– Ты меня удивляешь.
– Я сам удивляюсь… эти типы… весь этот год… эта мирная жизнь…
Он встряхнул руками, как будто они были липкие или к ним пристал волос.
– Ты говоришь так, как раньше говорили «эта война». Она положила ему руку на плечо и понимающе понизила тон:
– Что с тобой?
Он не мог вынести этого доверительного жеста, вскочил и заметался по комнате.
– Со мной то, что все кругом подонки. Нет, – взмолился он, заметив на лице матери жеманное высокомерие, – оставьте это! Нет, присутствующие не исключаются. Нет, я не считаю, что мы переживаем прекрасную эпоху, какую-то там зарю или возрождение. Нет, я не сержусь на вас, я не стал любить вас меньше, у меня не болит печень. Но, по-моему, я дошёл до предела.
Он, хрустя пальцами, зашагал по комнате, подышал тяжеловатой сыростью брызг от стучавшего по балкону дождя. Шарлотта Пелу сбросила шапочку и красные перчатки в надежде настроить сына на более спокойный лад.
– Объяснись, малыш. Мы ведь с тобой одни.
Она пригладила на затылке рыжие старческие волосы, подстриженные «под мальчишку». Бежевое платье обтягивало её, как чехол обтягивает бочонок. «Женщина… Она ведь была женщиной… Пятьдесят восемь… шестьдесят…» – думал Ангел. Она с материнским кокетством устремила на него свои бархатные глаза, чью женскую власть он давно успел позабыть. Он вдруг почуял опасность в этом манящем взгляде, увидел всю трудность объяснения, на которое мать пыталась вызвать его. Но он чувствовал себя безвольным и опустошённым, у него не было сил устоять против того, чего ему так не хватало. Подхлестнула его и возможность причинить боль.
– Да, – ответил он как бы самому себе. – У вас одеяла, макароны, ордена Почётного легиона. Вас забавляют заседания палаты депутатов и несчастный случай с юным Ленуаром. Вы увлекаетесь мадам Кайо и термами в Пасси. У Эдме есть эта богадельня и главный врач. Десмон шурует с дансингами, винами и девочками. Филипеско ворует американские сигары, предназначенные для госпиталей, и перепродаёт их в ночных заведениях. Жан де Тузак ворочает ценными бумагами – этим всё сказано… Ну и шайка!..
Словом…
– Ты забыл Ландрю,[4] – съязвила Шарлотта.
Он искоса стрельнул в неё лукавым взглядом, посылая ей безмолвный комплимент за злой юмор, молодивший увядшую воительницу.

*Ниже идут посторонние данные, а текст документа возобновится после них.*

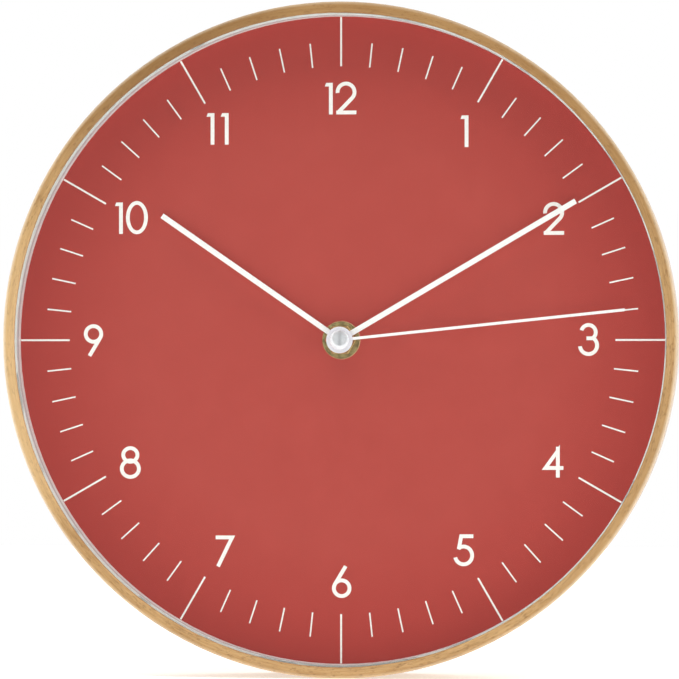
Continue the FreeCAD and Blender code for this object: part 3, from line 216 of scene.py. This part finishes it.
def bent_beech():
    """Clear-lacquered beech whose grain runs round the hoop, with a slanted lap joint, stretches of
    tone round the hoop that are partly painted shade and light, and a painted highlight on the
    rounded front edge.
    """
    look = Look("bent_beech", Coat_Weight=0.25, Coat_Roughness=0.22, Specular_IOR_Level=0.35)
    radius, outward, depth = polar(look)
    drift = around(look, radius, outward, depth, 1.3, 45)
    bands = around(look, radius, outward, depth, 2.2, 230)
    streaks = around(look, radius, outward, depth, 6, 900)
    fibres = around(look, radius, outward, depth, 24, 2600)
    flecks = around(look, radius, outward, depth, 60, 1500)
    tone = look.mix(look.span(drift, 0.35, 0.65), colour(197, 158, 103), colour(171, 131, 78))
    tone = look.mix(look.span(bands, 0.45, 0.62, 0.0, 0.4), tone, colour(158, 116, 66))
    tone = look.mix(look.span(streaks, 0.44, 0.66, 0.0, 0.6), tone, colour(144, 102, 54))
    tone = look.mix(look.span(fibres, 0.35, 0.7, 0.0, 0.4), tone, colour(218, 186, 136))
    tone = look.mix(look.span(flecks, 0.54, 0.64, 0.0, 0.55), tone, colour(116, 80, 42))
    # The darker stretch over the top is partly the wood's own tone and partly painted shade; the
    # dark patch near 123 degrees is grain.
    tone = look.mix(on_stretch(look, outward, 70, 70, 34, 0.6), tone, colour(142, 102, 54))
    tone = look.mix(on_stretch(look, outward, 123, 27, 4, 0.6), tone, colour(118, 80, 34))
    # The lighter stretch on the left is partly the wood's own tone and partly painted light; the
    # stretch near 334 degrees is darker.
    tone = look.mix(on_stretch(look, outward, 186, 30, 8, 0.4), tone, colour(232, 198, 146))
    tone = look.mix(on_stretch(look, outward, 334, 26, 6, 0.4), tone, colour(150, 112, 66))
    # The pale cream on the rounded front edge is a painted highlight.
    tone = look.mix(painted_edge_highlight(look, radius, outward, depth, fibres), tone, colour(252, 236, 208))
    joint = lap_joint(look, outward, depth)
    look.set("Base Color", look.mix(joint, tone, colour(96, 64, 34)))
    look.set("Roughness", look.span(streaks, 0.3, 0.7, 0.3, 0.46))
    under = look.bump(fibres, 0.00005)
    look.bump(streaks, 0.00009, under)
    return look.material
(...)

– Ландрю не в счёт, это дело пахнет довоенными временами. Это нормально. Но всё остальное… В общем… Короче говоря, все кругом – мерзавцы, и… мне это не нравится. Вот и всё.
– Сказано и вправду коротко, но неясно, – помолчав, отозвалась Шарлотта. – Ты неплохо нас разделал. Заметь, я вовсе не говорю, что ты не прав. У моих недостатков есть свои достоинства, и меня ничем не испугаешь. Только я так и не поняла, какой вывод из всего этого.